Eurasia the chess-board
Zbigniew Brzezinski, Security Advisor to former US President Jimmy Carter and a member of CSIS, was prescient when he wrote in 1997 that “Eurasia remains the chess-board upon which the struggle for global primacy takes place…. As Eurasia is situated in the centre of the world, whoever controls this continent will control the planet… The appearance of a rival in Eurasia capable of dominating this continent and defying America will put into question its objectives.”

In their book titled ‘Yugoslavia: An Imperialist war for a New World Order’ (1999) Tania Noctiummes and Jean Pierre Page say that “In the view of the Americans, the Eurasian continent which extends upto China and including India, constitutes the pivot of the world.” They cite Brzezinski to explain the basis on which importance is attached to controlling this part of the world: “… it contains approximately 75% of the world’s population … the greater part of the physical wealth in the form of corporations or raw material deposits. The global GNP of the continent amounts for some 60% of the global total. Three-quarters of the world’s known energy resources is concentrated there … After the US, six of the most prosperous economies and six largest defence budgets are to be found there, including all holders of nuclear weapons … All the political and/or economic rivals of the United States as well. Their cumulative power far surpasses that of the United States. Happily for the latter, the continent is too vast to realise its political unity.”

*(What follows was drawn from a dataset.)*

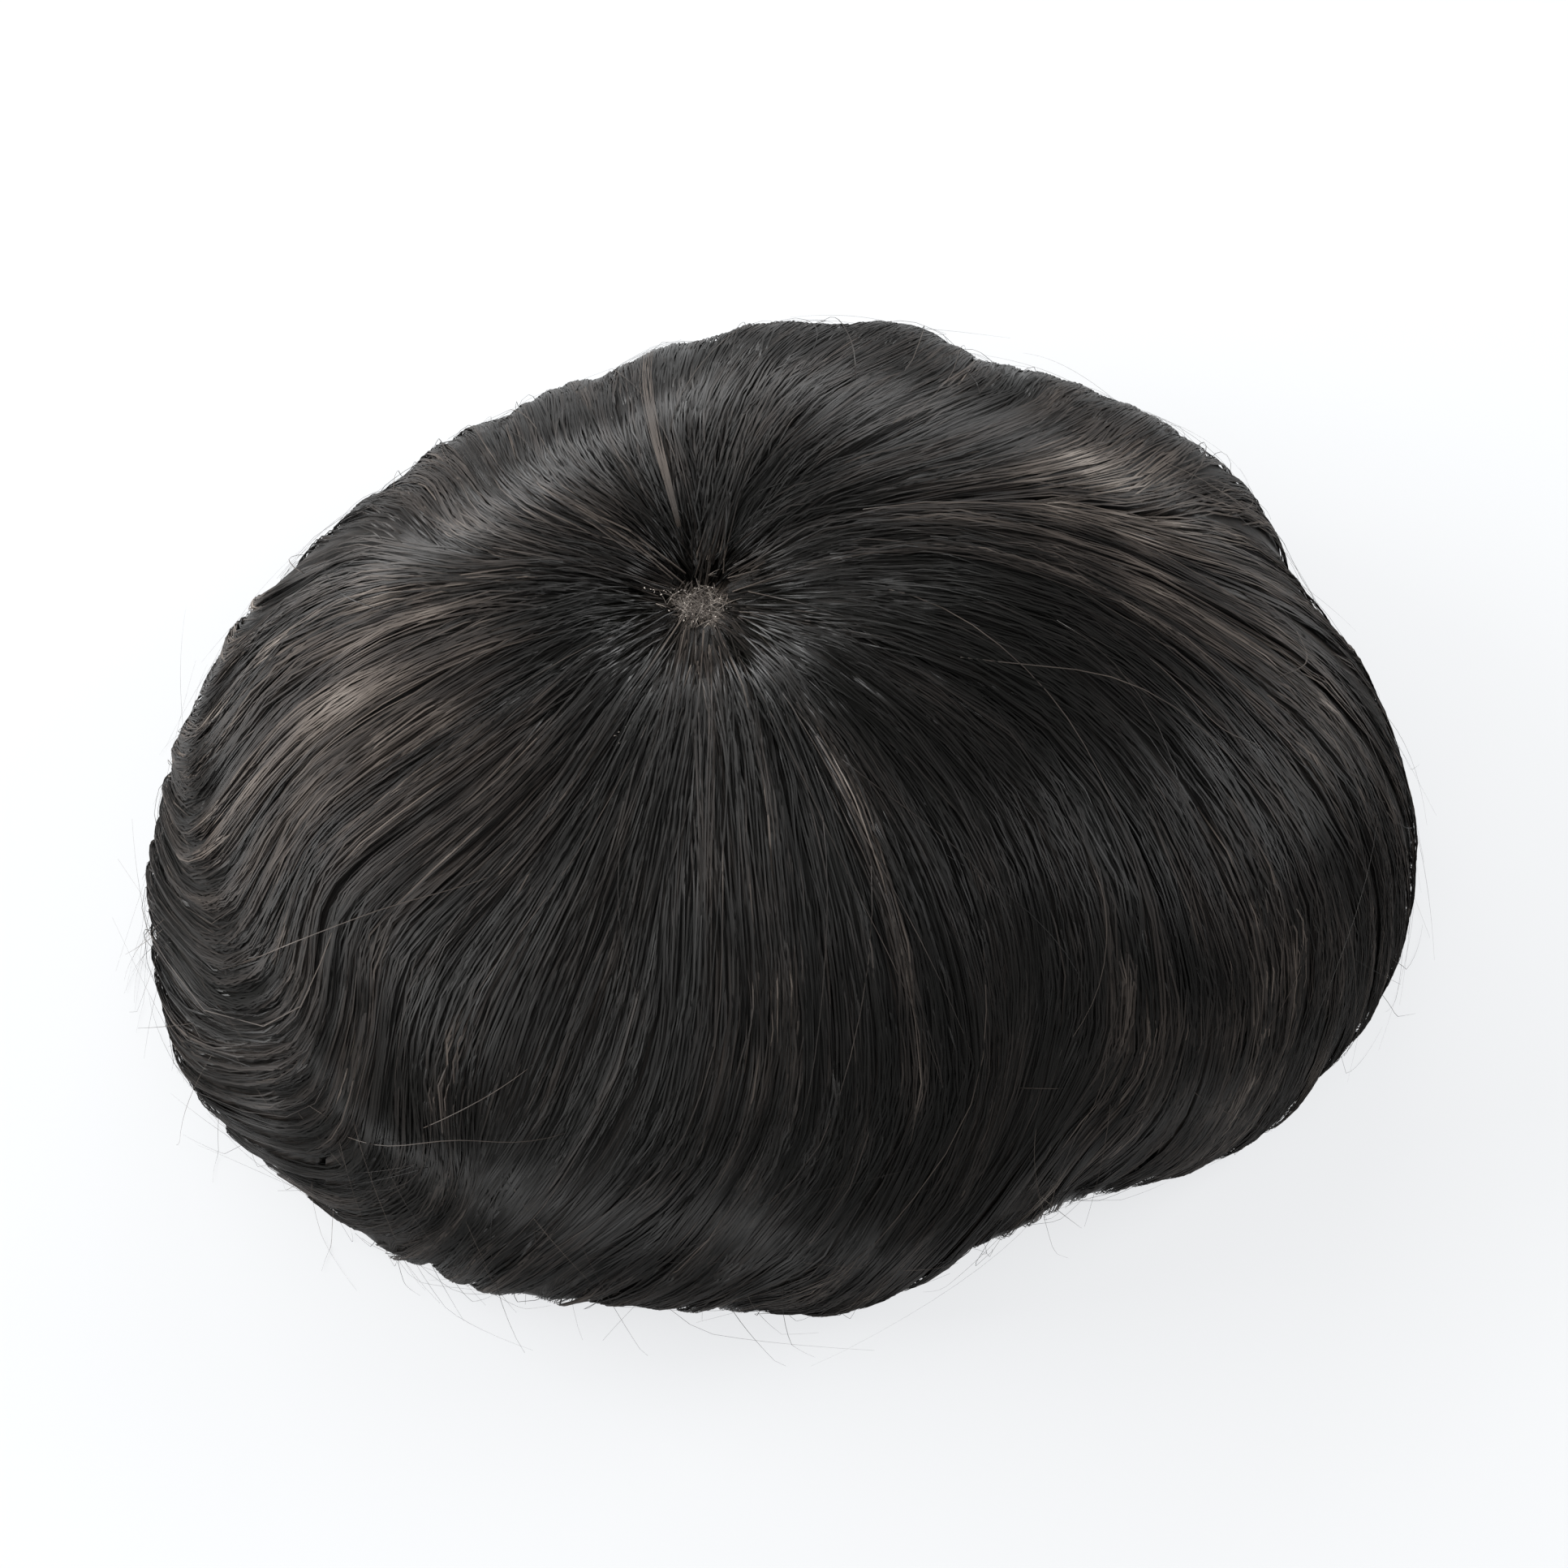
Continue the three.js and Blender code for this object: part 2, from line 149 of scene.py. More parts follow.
bpy.context.scene.view_settings.view_transform = "Standard"
bpy.ops.mesh.primitive_plane_add(size=TABLE_SIZE, location=(0, 0, 0))
floor = bpy.context.object
floor.name = "floor"
table_paint, tree, shader = new_material("matt_white_table")
paint = {"Base Color": linear("#484949"), "Roughness": 0.9, "Specular IOR Level": 0.1}
glow = {"Emission Color": linear(ROOM_COLOUR), "Emission Strength": TABLE_GLOW}
plug(tree, shader, {**paint, **glow})
floor.data.materials.append(table_paint)

world = bpy.data.worlds.new("pale_room")
world.use_nodes = True
sky = world.node_tree.nodes["Background"]
plug(world.node_tree, sky, {"Color": linear(ROOM_COLOUR), "Strength": ROOM_STRENGTH})
bpy.context.scene.world = world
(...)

Different approaches to Silk Road
China’s Silk Road has two aspects – the Silk Road Economic Belt and the 21st Century Maritime Silk Road. Sri Lanka’s potential involvement, owing to its strategic location in the Indian Ocean, would relate more to the maritime aspect. Sri Lanka’s port development activities in Hambantota and Colombo are often viewed as part of China’s project (although Hambantota could be seen more as a fulfillment of former president Mahinda Rajapaksa’s desire to have a showpiece project in his home constituency. We may recall it was first offered to India, which turned it down.)

A crucial difference between China’s Silk Road and the US’s Silk Road is that China in its attempt to woo participants does not, as a matter of policy, interfere in their domestic affairs. Reporting on Xi’s visits to Kajikistan, Maldives and Sri Lanka after his return to Beijing Xinhua mentioned that he had “reiterated China’s firm support for the three countries’ choices of own political systems and development paths.” The US on the other hand invariably bundles its offers of development assistance to other countries with its usual mantra of ‘good governance,’ human rights,’ ‘accountability’ etc.

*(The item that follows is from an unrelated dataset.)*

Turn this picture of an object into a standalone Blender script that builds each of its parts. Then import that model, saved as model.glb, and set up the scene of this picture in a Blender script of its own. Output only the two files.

Biswal reiterated this stance when she said the US commitment to the ‘endless task of protecting and advancing the rights of private citizens’ does not stop at its own borders. “.. we carry it with us wherever we go – it is a core aspect of our foreign policy, and it informs and defines our engagements with societies and governments around the world, including in Central Asia.”

Countering terrorism
The US position articulated by Biswal (in this instance in relation to Central Asia) is that ‘by partnering economic connectivity with transparent, accountable and inclusive government,’ countries can ‘more effectively counter the forces of extremism and terrorism and provide a more hopeful future for their people.’

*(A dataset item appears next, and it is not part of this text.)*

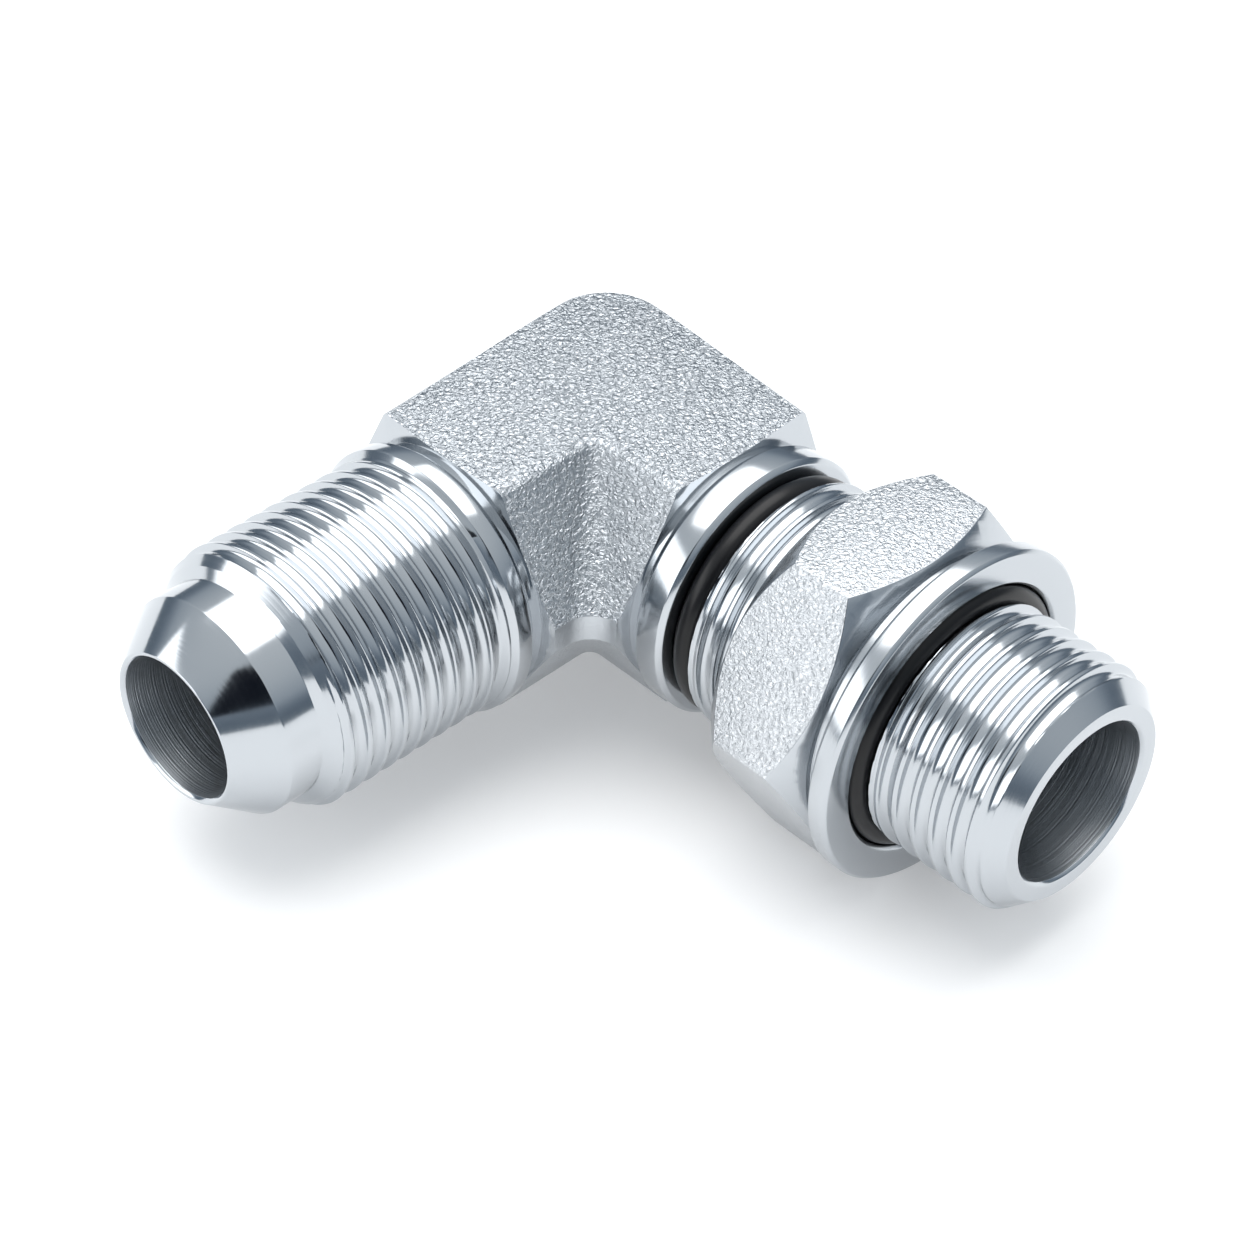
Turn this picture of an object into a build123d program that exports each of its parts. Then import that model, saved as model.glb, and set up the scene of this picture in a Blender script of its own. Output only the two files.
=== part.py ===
from build123d import *
import math
import os

# Ninety degree elbow adapter for hydraulic tube: a 37 degree flare end on one arm and an adjustable
# port stud, with its lock nut, retaining ring and O-ring, on the other. Millimetres, +Z up.
# The origin is where the centre lines of the two arms cross. The stud arm runs along +X and the
# flare arm along -Y. Lengths along an arm are counted from the origin outwards.

# Threads, by their outer radii and how far the nose and the stud's end lie below them
flare_thread_radius = 22.225 / 2
nut_thread_radius = 21.9 / 2
stud_thread_radius = 20.955 / 2
nose_depth = 1.76
stud_end_depth = 1.92

# Collar and neck that both arms are turned to, next to the forging
collar_step = 0.49
collar_chamfer = 0.4
neck_depth = 0.6
neck_rise_length = 0.6
flare_neck_length = 1.4
flare_collar_length = 1.4
stud_neck_length = 1.2
stud_collar_length = 2.1

# Forging: a drafted L with flat faces above and below and a trimmed flash band at its parting plane
shoulder_rim = 0.2
parting_rim = 1.4
back_parting_rim = 0.6
flash_half_height = 1.2
inner_face_setback = 6.3
flare_arm_back_setback = 2.65
stud_arm_back_setback = 1.55
flare_arm_back_taper = 1.55
stud_arm_back_taper = 1.7
back_corner_radius = 5.3
back_corner_parting_radius = 8.0
inner_corner_radius = 1.1
throat_radius = 2.7
forged_edge_chamfer = 0.3
flare_shoulder_land = 1.6
stud_shoulder_land = 0.2
shoulder_turning_angle = 8.0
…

Now, in the case of Sri Lanka, the US cannot apply this matrix because Sri Lanka has already ‘countered the forces of extremism and terrorism’ that it faced in the form of the LTTE, and thereafter engaged in intensive infrastructure development, registering high growth rates in the region of seven percent. In other words Sri Lanka is a ‘fly in the ointment’ of the US’s geopolitical game that is being played out in Asia. As Kalinga Seneviratne wrote in the Manila Times, “For the West, this cannot be held up as a good example, because it showed that the West could be irrelevant in shaping up the 21st century Asian Age,”

Making the US mantra credible
These factors help to explain why the US finds it necessary to target Sri Lanka in the UN Human Rights Council by bringing resolutions against it. They relate to why, instead of praising Sri Lanka for recording a singular triumph in the ‘war on terror’ anywhere in the world, the US chooses to press war crimes allegations against the Government, aided and abetted by the western-based LTTE diaspora. The war victory needs to be discredited in the eyes of the world, in order to make the US’ mantra sound credible.

Emasculating the armed forces and air-brushing their military achievements out of the narrative, would fit in well with the US’s scheme. And as the sixth anniversary of the war’s end approaches, Sri Lanka’s new political leaders seem to be signaling that they are happy to cooperate.